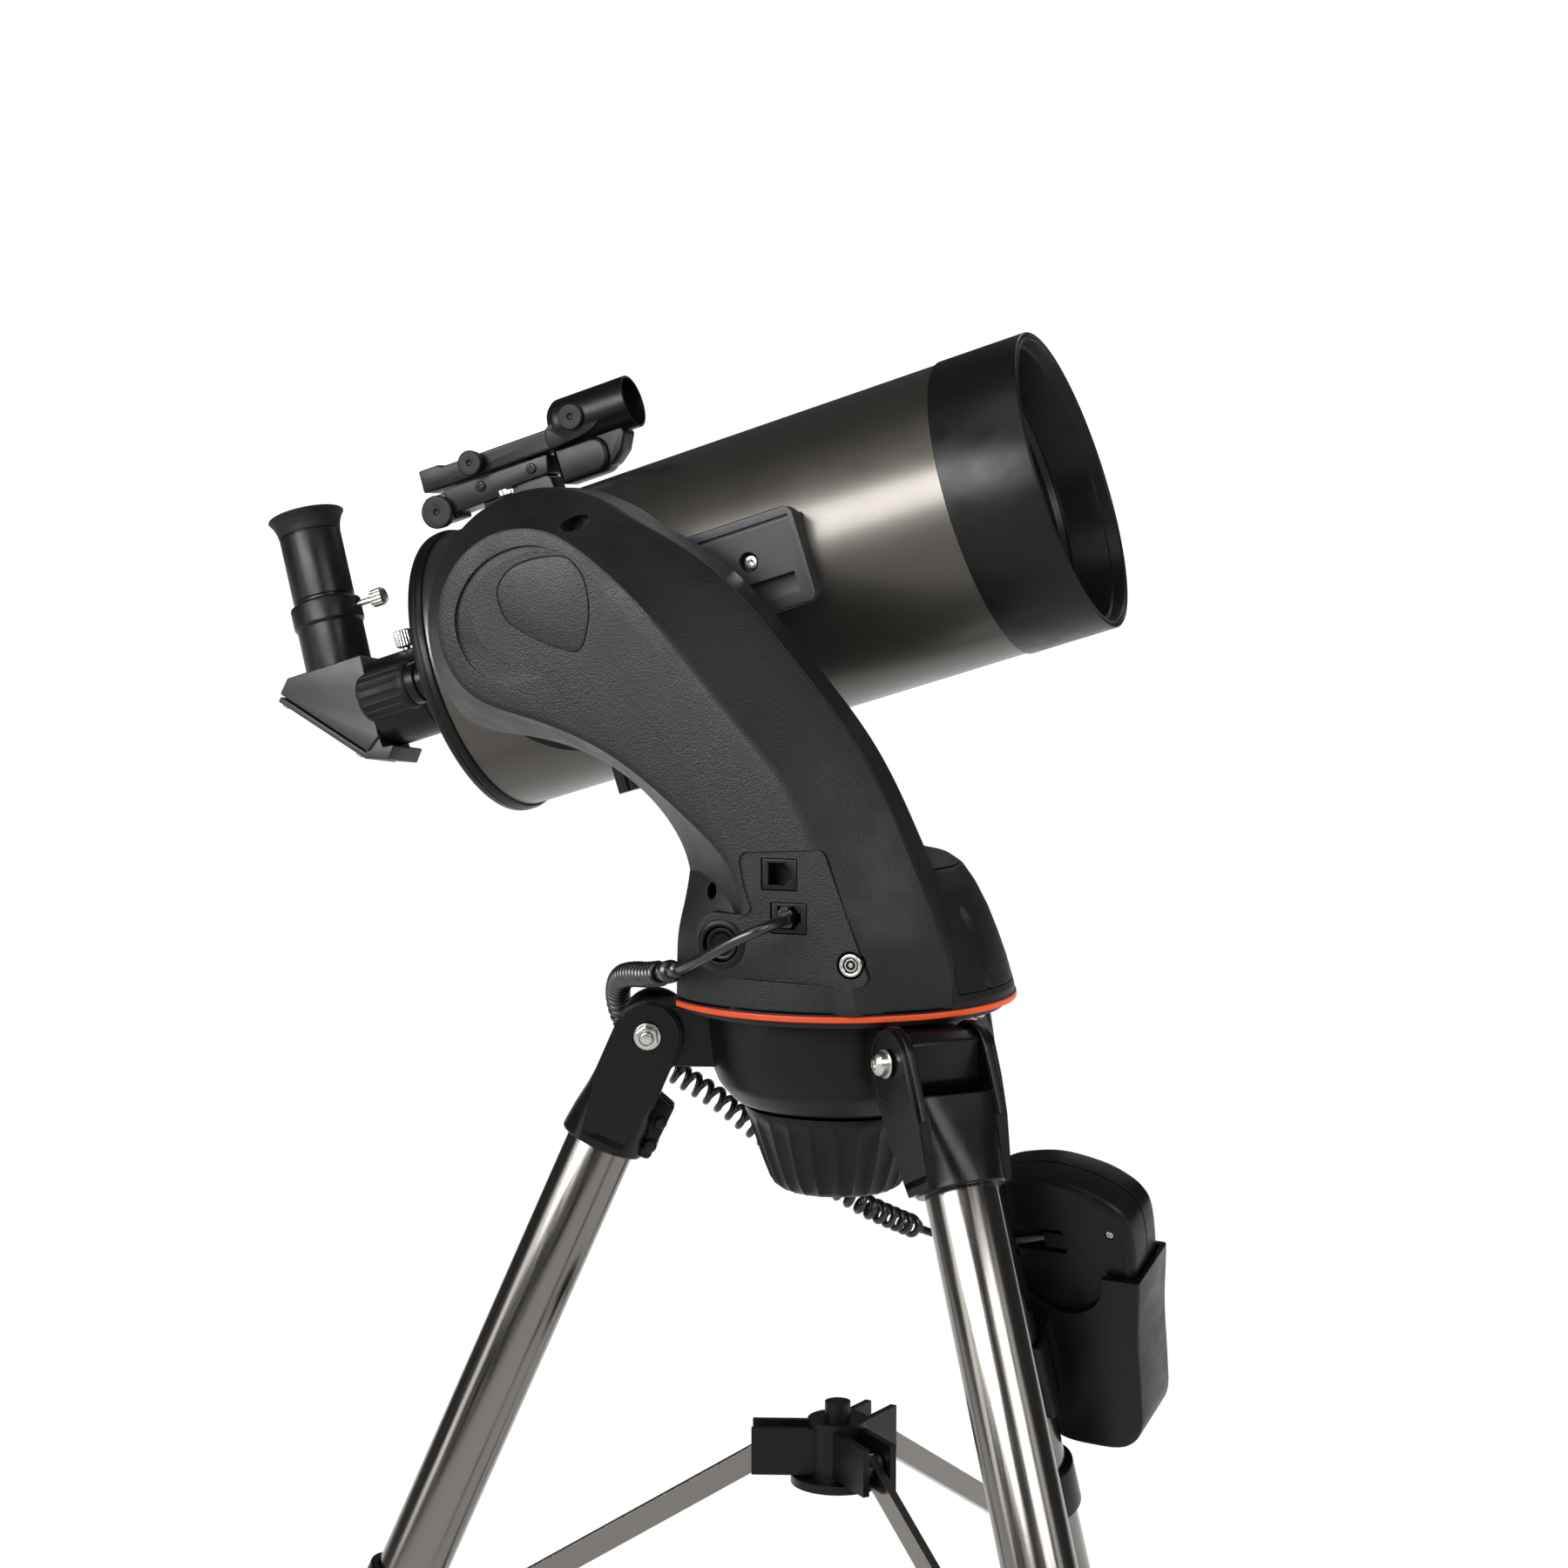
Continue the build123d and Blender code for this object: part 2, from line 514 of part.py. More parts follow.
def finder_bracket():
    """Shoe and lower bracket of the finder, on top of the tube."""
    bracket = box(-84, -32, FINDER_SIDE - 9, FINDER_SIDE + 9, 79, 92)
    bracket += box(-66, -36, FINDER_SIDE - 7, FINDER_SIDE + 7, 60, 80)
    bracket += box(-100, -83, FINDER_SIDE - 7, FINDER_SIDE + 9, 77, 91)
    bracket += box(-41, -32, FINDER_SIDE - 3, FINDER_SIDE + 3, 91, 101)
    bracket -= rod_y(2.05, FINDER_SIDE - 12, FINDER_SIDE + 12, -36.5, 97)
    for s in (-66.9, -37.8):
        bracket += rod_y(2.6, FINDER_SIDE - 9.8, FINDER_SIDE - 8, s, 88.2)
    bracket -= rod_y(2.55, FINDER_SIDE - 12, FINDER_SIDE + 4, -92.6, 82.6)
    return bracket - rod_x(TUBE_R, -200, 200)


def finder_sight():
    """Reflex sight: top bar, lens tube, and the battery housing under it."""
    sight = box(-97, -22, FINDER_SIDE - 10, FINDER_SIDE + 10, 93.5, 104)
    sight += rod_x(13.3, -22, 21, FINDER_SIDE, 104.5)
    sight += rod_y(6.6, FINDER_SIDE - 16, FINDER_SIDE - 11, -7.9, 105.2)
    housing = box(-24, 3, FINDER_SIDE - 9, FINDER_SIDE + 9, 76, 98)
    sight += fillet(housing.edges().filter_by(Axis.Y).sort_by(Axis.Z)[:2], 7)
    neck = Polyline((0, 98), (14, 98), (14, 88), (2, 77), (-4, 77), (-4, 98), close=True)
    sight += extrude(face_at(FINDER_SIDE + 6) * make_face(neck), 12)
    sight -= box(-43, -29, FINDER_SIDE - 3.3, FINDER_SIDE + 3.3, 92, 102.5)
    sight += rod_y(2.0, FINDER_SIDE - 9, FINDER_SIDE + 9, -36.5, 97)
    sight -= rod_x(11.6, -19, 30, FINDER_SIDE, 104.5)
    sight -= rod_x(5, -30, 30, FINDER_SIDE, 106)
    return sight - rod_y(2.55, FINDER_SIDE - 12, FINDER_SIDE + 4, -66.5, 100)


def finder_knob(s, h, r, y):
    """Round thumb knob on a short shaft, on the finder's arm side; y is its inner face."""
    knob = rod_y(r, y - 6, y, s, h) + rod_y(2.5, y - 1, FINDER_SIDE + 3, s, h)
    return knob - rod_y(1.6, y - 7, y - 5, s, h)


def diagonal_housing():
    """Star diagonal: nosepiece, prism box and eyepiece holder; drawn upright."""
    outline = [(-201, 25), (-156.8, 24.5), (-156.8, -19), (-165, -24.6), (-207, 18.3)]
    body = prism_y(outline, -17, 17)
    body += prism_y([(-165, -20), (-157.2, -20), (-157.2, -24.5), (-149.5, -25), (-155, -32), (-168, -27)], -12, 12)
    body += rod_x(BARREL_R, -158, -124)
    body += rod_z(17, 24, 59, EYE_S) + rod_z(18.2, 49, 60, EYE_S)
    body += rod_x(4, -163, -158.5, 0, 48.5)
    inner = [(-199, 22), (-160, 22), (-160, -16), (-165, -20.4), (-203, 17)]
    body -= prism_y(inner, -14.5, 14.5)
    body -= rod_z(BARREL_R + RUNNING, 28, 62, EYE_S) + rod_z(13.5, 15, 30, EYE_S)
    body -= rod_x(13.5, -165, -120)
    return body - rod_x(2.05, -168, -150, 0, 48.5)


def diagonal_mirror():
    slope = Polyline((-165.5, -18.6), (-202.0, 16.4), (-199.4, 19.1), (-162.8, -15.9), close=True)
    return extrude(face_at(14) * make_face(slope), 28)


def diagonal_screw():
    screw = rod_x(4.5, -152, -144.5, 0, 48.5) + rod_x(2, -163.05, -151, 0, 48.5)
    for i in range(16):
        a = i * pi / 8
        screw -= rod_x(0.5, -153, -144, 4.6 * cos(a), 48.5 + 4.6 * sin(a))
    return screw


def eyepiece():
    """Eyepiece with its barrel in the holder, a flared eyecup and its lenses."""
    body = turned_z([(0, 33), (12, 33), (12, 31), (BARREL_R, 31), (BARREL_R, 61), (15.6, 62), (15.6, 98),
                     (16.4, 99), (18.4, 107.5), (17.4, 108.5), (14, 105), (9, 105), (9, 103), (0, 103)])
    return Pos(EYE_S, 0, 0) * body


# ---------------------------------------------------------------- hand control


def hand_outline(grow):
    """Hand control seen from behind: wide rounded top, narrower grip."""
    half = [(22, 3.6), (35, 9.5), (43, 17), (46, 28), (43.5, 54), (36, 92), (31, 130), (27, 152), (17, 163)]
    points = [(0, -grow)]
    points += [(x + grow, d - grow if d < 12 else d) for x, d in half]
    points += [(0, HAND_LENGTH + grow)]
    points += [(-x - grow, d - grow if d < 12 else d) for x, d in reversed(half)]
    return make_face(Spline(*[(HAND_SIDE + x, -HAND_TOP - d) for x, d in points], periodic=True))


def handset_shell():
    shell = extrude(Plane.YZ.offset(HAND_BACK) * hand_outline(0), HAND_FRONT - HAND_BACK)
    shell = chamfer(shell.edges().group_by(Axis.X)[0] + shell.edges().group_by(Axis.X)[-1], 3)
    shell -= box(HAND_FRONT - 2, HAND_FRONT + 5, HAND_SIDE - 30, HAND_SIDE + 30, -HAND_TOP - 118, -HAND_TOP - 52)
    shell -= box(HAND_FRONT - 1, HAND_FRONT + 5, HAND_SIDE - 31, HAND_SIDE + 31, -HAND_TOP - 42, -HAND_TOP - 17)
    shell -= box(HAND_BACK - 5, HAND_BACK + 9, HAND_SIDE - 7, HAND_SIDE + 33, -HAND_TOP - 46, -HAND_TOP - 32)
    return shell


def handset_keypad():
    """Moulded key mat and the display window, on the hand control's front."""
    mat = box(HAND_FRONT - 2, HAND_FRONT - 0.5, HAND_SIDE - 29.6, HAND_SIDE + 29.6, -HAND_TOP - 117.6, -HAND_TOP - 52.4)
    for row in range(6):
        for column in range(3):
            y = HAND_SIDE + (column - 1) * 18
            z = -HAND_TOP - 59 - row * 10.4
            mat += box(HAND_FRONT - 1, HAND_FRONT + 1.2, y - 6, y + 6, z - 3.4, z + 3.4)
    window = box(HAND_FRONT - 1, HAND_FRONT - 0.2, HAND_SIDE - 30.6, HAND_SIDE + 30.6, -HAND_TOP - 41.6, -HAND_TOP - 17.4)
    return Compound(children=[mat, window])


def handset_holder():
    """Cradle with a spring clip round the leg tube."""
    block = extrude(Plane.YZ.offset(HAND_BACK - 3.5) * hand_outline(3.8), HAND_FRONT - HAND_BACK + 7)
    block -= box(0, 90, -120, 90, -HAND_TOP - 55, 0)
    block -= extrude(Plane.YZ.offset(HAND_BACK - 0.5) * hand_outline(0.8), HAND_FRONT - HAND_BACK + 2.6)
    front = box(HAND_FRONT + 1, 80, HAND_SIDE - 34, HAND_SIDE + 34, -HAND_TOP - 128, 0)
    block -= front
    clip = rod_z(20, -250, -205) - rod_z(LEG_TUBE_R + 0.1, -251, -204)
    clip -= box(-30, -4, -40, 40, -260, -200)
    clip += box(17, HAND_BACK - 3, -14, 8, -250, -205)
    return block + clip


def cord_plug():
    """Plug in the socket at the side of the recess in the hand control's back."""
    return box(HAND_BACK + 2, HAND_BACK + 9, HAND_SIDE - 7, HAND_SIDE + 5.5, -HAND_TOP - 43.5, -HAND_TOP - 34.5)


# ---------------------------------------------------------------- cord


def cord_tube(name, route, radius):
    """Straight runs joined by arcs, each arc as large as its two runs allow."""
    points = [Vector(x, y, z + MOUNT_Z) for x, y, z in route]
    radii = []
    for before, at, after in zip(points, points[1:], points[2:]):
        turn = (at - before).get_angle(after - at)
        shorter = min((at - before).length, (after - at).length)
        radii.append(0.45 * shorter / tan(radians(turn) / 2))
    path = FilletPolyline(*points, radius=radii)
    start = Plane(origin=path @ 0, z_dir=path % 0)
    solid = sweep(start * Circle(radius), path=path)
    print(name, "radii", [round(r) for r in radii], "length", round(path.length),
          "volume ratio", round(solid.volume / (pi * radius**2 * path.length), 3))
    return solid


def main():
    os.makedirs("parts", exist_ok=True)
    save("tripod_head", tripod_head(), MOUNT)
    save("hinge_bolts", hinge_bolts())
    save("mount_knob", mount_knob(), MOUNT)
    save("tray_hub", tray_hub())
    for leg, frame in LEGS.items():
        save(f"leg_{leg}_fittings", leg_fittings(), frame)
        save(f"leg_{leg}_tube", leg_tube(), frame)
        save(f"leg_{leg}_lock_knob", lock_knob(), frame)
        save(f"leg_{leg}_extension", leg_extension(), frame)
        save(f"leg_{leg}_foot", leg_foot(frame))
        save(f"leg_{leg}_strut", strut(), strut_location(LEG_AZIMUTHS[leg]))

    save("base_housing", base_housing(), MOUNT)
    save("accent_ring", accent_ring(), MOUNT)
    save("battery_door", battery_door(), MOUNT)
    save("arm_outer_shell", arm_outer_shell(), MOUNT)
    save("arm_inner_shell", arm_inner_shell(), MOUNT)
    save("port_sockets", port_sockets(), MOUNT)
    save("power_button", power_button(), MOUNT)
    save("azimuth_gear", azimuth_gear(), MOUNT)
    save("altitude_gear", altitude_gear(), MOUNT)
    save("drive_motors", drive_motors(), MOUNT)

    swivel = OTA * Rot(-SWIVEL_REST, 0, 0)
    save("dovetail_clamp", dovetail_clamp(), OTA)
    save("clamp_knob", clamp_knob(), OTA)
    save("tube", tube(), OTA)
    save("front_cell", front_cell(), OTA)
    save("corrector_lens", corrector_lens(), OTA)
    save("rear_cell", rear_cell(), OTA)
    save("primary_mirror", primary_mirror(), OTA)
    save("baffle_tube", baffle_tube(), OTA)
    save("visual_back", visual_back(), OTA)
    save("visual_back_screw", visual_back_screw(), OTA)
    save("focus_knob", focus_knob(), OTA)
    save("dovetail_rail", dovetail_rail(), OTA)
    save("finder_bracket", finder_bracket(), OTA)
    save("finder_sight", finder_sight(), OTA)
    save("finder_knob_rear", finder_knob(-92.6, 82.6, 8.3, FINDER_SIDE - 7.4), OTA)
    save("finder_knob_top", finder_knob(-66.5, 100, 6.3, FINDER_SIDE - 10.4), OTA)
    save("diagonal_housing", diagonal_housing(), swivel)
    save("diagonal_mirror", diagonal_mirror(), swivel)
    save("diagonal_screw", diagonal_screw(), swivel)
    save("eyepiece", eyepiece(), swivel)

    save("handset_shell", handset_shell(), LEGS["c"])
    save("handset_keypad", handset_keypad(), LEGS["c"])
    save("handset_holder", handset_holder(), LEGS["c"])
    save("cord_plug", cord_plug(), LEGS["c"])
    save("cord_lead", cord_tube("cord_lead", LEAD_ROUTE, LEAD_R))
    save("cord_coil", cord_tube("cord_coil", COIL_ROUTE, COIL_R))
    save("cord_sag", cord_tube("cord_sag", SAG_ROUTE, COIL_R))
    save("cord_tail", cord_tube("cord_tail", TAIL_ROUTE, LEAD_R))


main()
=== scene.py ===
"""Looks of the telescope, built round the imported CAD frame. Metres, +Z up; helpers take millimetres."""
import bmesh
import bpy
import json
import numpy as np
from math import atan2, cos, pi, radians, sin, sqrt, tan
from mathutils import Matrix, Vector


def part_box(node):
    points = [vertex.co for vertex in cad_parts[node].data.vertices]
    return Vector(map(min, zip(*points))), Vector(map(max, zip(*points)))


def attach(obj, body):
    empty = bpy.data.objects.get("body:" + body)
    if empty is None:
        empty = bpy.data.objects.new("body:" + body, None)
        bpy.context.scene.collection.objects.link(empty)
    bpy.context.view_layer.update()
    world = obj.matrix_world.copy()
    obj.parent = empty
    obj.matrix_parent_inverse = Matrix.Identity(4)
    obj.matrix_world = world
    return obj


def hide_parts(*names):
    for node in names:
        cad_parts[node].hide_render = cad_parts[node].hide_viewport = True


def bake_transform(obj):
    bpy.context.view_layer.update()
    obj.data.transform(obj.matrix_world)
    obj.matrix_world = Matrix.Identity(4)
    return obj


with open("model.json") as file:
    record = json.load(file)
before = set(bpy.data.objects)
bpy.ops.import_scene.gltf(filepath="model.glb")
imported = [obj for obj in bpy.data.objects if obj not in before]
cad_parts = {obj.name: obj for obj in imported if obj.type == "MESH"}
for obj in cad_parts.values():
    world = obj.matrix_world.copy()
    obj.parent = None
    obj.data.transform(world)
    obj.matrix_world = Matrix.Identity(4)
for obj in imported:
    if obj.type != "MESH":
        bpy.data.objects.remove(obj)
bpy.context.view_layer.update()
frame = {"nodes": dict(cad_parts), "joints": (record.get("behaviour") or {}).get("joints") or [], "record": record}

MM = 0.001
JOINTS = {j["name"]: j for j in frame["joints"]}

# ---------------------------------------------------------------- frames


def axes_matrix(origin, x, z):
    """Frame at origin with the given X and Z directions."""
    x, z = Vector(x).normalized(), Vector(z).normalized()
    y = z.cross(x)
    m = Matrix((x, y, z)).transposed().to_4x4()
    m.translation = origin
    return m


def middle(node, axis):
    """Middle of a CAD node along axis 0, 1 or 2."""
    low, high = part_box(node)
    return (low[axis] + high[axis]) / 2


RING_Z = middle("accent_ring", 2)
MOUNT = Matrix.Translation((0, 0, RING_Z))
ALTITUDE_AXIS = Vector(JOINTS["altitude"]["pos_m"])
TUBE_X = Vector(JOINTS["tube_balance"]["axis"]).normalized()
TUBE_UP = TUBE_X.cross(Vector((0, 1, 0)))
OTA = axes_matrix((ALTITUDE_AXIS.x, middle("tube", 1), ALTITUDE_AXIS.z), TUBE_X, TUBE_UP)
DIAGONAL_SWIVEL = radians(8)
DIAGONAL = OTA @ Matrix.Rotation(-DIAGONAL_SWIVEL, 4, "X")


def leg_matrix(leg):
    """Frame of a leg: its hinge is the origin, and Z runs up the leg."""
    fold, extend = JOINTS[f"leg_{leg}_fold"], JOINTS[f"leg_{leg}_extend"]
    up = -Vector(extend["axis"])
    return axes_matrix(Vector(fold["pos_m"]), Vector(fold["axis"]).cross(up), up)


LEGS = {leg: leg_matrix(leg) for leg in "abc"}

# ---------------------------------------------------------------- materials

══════

SET TASK:
What is needed is an exact copy of the lines from the start of the listing through the line where "return bracket - rod_x(TUBE_R, -200, 200)" sits, please, both end lines included and nothing more.

ANSWER TO THE TASK:
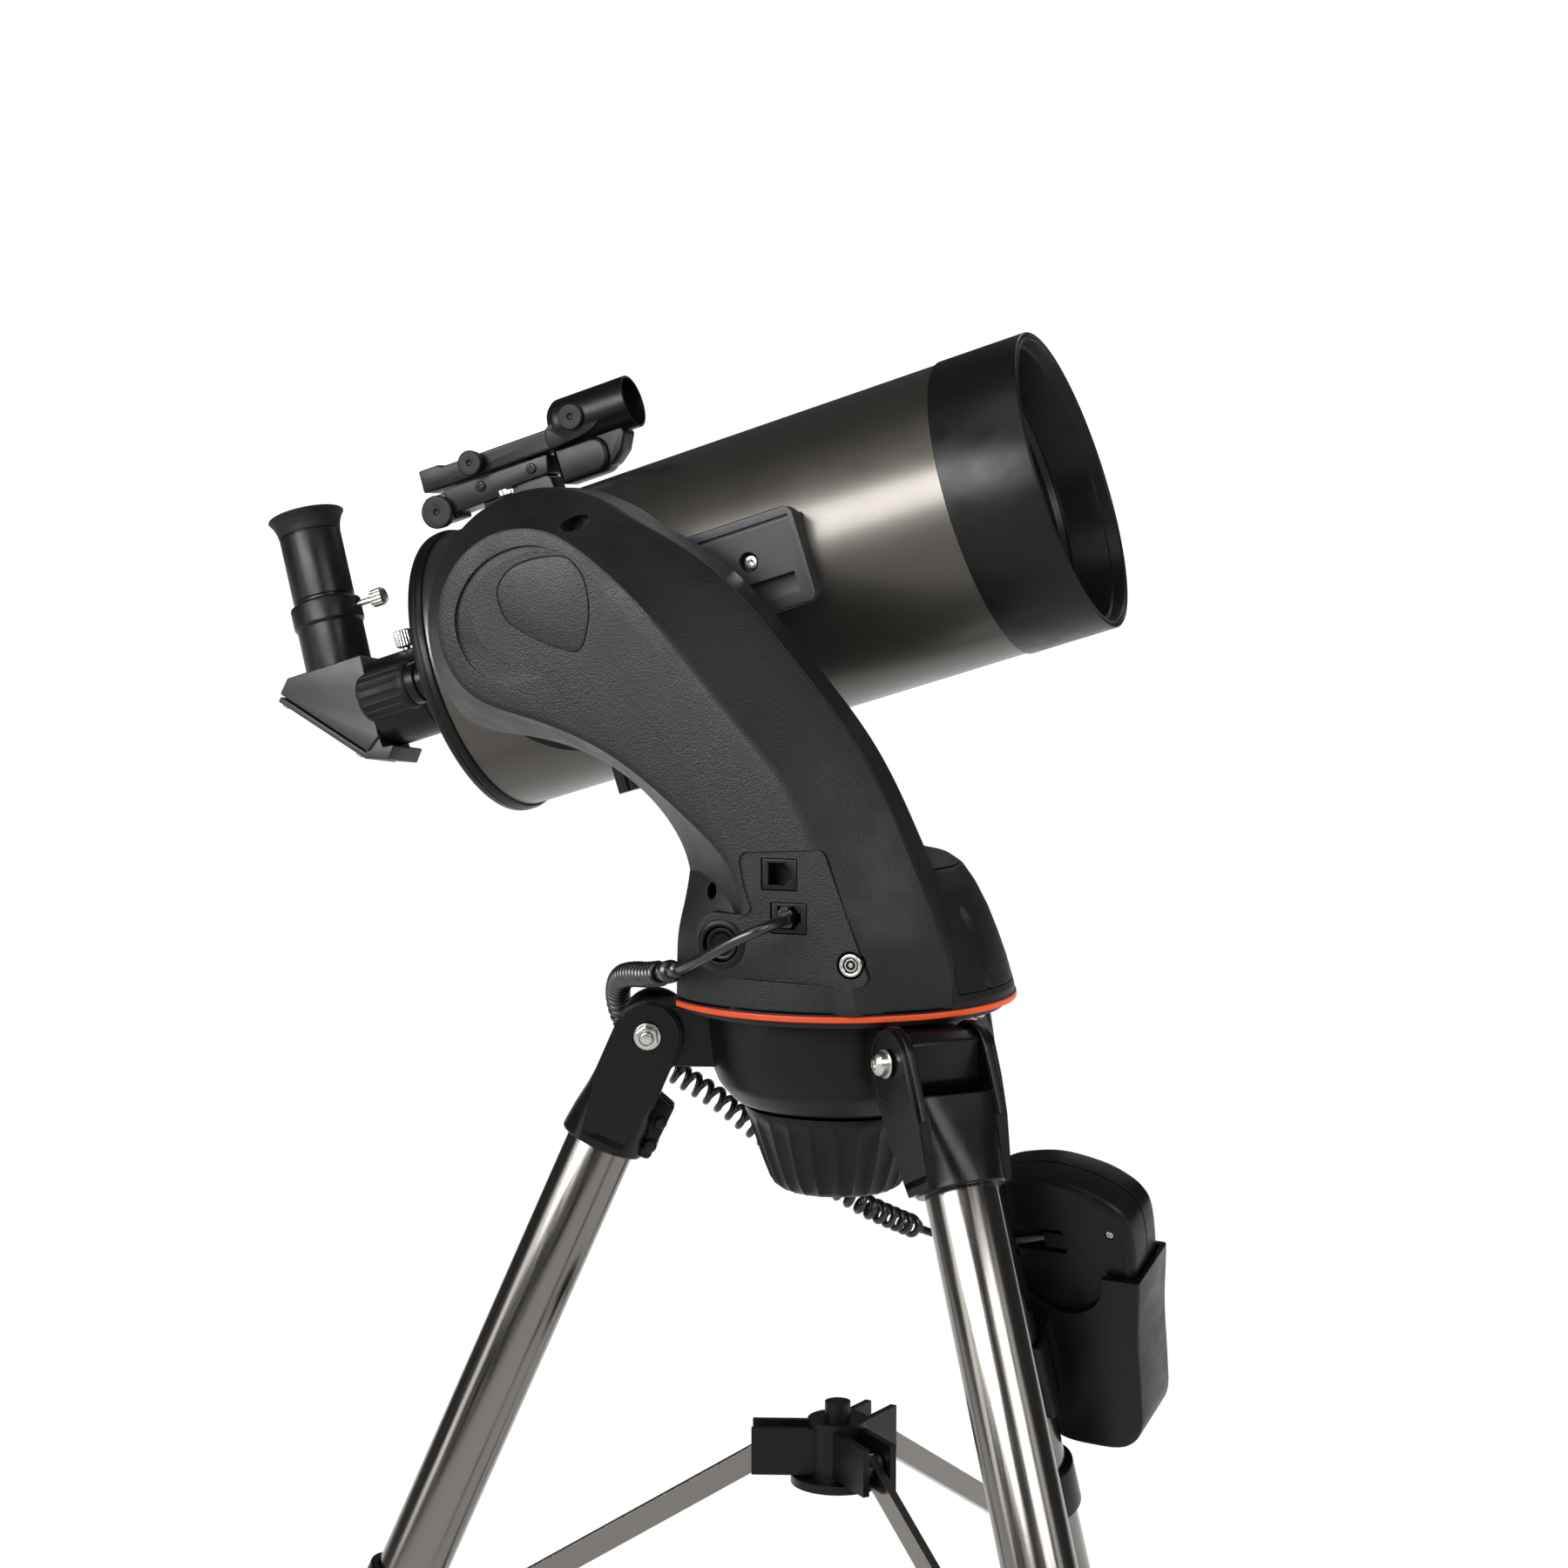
Continue the build123d and Blender code for this object: part 2, from line 514 of part.py. More parts follow.
def finder_bracket():
    """Shoe and lower bracket of the finder, on top of the tube."""
    bracket = box(-84, -32, FINDER_SIDE - 9, FINDER_SIDE + 9, 79, 92)
    bracket += box(-66, -36, FINDER_SIDE - 7, FINDER_SIDE + 7, 60, 80)
    bracket += box(-100, -83, FINDER_SIDE - 7, FINDER_SIDE + 9, 77, 91)
    bracket += box(-41, -32, FINDER_SIDE - 3, FINDER_SIDE + 3, 91, 101)
    bracket -= rod_y(2.05, FINDER_SIDE - 12, FINDER_SIDE + 12, -36.5, 97)
    for s in (-66.9, -37.8):
        bracket += rod_y(2.6, FINDER_SIDE - 9.8, FINDER_SIDE - 8, s, 88.2)
    bracket -= rod_y(2.55, FINDER_SIDE - 12, FINDER_SIDE + 4, -92.6, 82.6)
    return bracket - rod_x(TUBE_R, -200, 200)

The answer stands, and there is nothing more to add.